To my amazement, years passed. The true nature of the disease became public knowledge. I began thinking that Uncle had a freak chance, some special gene. In reality, it was worry that had been torturing him, not the virus. Naaka was also still alive! Gradually, people realized that worry was as bad as the real thing. Now even the real victims survived longer by keeping the devil of worry at bay, but why did Naaka survive while Naaki died? How did the medical people explain Uncle’s survival? Was some other man involved in the tragedy? Or did some people have special resistance? Now I hoped that I, Aunt Lwandeka, Lwendo and all the people I knew had this special gift to survive the viral plague.
In the meantime, Uncle’s business had lost steam. He now encouraged people to eat his chicken because he was a survivor. Some people believed him, and he attracted others with discounts. People drowned his birds in cauldrons of soup, licked the last drop and cracked the last bone, and they felt better. A new market had opened. They said it was chicken soup that had saved his family, and that it would save theirs too. His back became bent with overwork, his lungs clogged with the sawdust from the pens. He worked harder than ever before. His ambition now was to save Kyotera, the whole of Rakai and Masaka, the entire country. He built another house for his birds. He worked so hard that he barely had time to change his overalls. The doctor warned him that he was going to kill himself in no time. “A good soldier dies on the battlefield,” Kawayida replied, and smiled. He collapsed in the chicken pen one afternoon. Chickens gathered round their master to wake him up: the troughs were emptying fast. The birds were hurting their beaks by pecking at the wooden bottoms. They scratched and pecked at their master, who remained motionless, frozen in his ambition. They pecked out his eyes and burned his skin with the heat of their best shit, in vain. His wife did not miss him at first. She thought he was at Naaki’s looking after her children, who still loved him. Later she found him in the pen, drenched in chicken shit. Her lamentation almost drove the birds mad. She had become a sonless widow.
I missed the man terribly. I had visited him several times during his darkest hours. I was impressed by his courage and tough-mindedness.
“Humor is man’s best friend. It sleeps and wakes with him,” he told me when I marvelled at his capacity to shrug at the world.
“Why aren’t you defending yourself?

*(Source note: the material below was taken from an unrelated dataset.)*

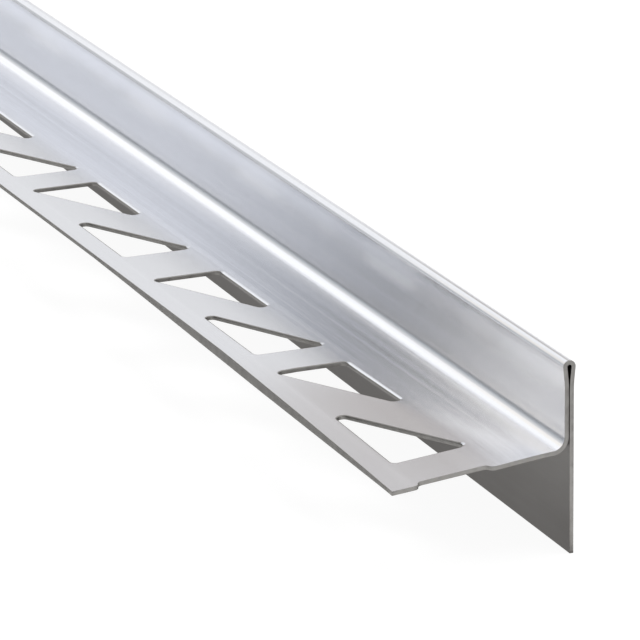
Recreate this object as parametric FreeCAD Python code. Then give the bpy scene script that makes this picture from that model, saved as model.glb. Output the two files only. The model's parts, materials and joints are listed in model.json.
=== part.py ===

Why let your in-laws treat you like that?”
“They lost their sister in addition to the many others. It is their right to be angry at whoever they want.”
“Maybe she had another man,” I suggested hotly.
“Never speak evil of the dead,” he cautioned. “I loved her dearly, like I love her two sisters. I am among the chosen few who find true love in three different women. I really enjoyed myself. Life is just balancing itself out, son.”
“If you insist,” I replied reluctantly.
“Son, do whatever you want in life,” he said, touching me on the shoulder, “but know when it is over. And never bicker about the price.”
Customers were waiting for him. He dismissed me. It was the last time I saw him. Nine months later he was dead.
Lwendo did what he had vowed to do: he resigned from the army. He bribed an army doctor who recommended that he be discharged for health reasons. We celebrated the occasion with a drinking party. For a month or so we roamed the city, enjoying the freedom of not having to look for work. We would meet toward midday, go to a favorite restaurant on Kampala Road, eat, drink and watch the city.